Hope this makes sense.

Hi Brian. It makes a sort of sense.

I think we are mixing 2 things here, optimal f and optimal leverage.

1. optimal f – Is calculated as I said in my previous post, by finding highest corresponding TWR. But I think you did the calculation wrong by maximizing geometric average

optimal_f = exp_df[geometric].idxmax()

which is not the same. Geometric average is devised from TWR, not the other way.

2. optimal leverage – true, it is calculated from optimal_f divided by maximum loss. So taking your example 10% or 0.1 largest SPY loss, with f 0.31 = 0.31 / 0.1 = 3.1, so using 310% of your equity.

However I don’t see this calculation in your jupyter.

I think the greatest deal of confusion is with this “what is optimal f?

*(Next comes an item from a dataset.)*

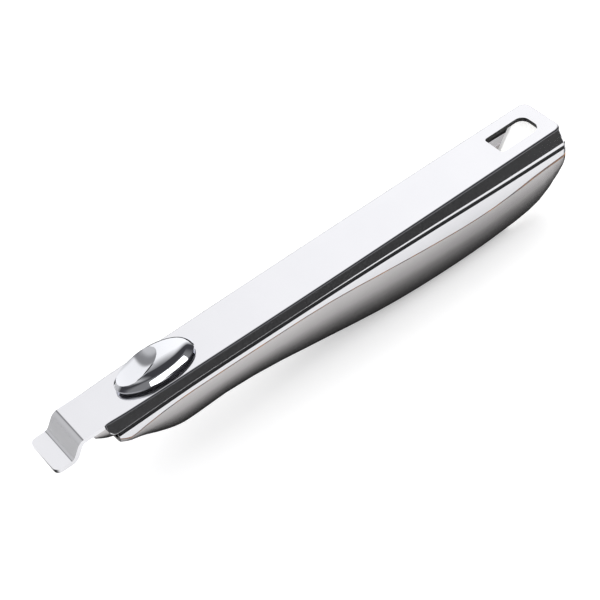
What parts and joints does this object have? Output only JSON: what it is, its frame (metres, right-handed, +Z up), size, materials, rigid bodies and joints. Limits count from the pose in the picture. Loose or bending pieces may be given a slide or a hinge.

A divisor of the biggest percieved loss between 0 and 1, that you will use in determining how many units to trade”. [Ralph Vince – The leverage space portfolio model]

Taking Ralph’s example – $50,000 account(stake) / $5000 biggest loss per contract / 0.5 optimal f = 5 contracts

However you don’t need this AWKWARD formula, taking just $50000 * optimal f 0.5 = $25,000 to bet/trade in one position. This $25,000 you can divide by whatever you want to buy.

This “divisor” thing is just for the “number of contracts” calculation, which is just ambiguous.

I have to admit, I haven’t read Ralph’s books in a few years so we might differ on a few details. That being said, the post was not meant to re-create his work, but rather to demonstrate the principles behind geometric expected return and find the optimal position size to maximize this value. With regards to finding TWR, maximizing GHPR will maxmixize TWR and vice versa.

The calculation to divide by the largest loss is written in the (get_f) function as “bounded_f = f_values / max_loss”. This way, the potential leverage is bounded by the size that would cause you to blow up, and the space is divided up evenly. This isn’t “by the book” as Ralph Vince does it so to speak, but accomplishes the same goal in a way that’s easier for me to understand. I also find it easier to keep track of percentage returns than dollar per contract returns.

All right, I respect that. Thanks for your work anyway! Looking forward to part 2.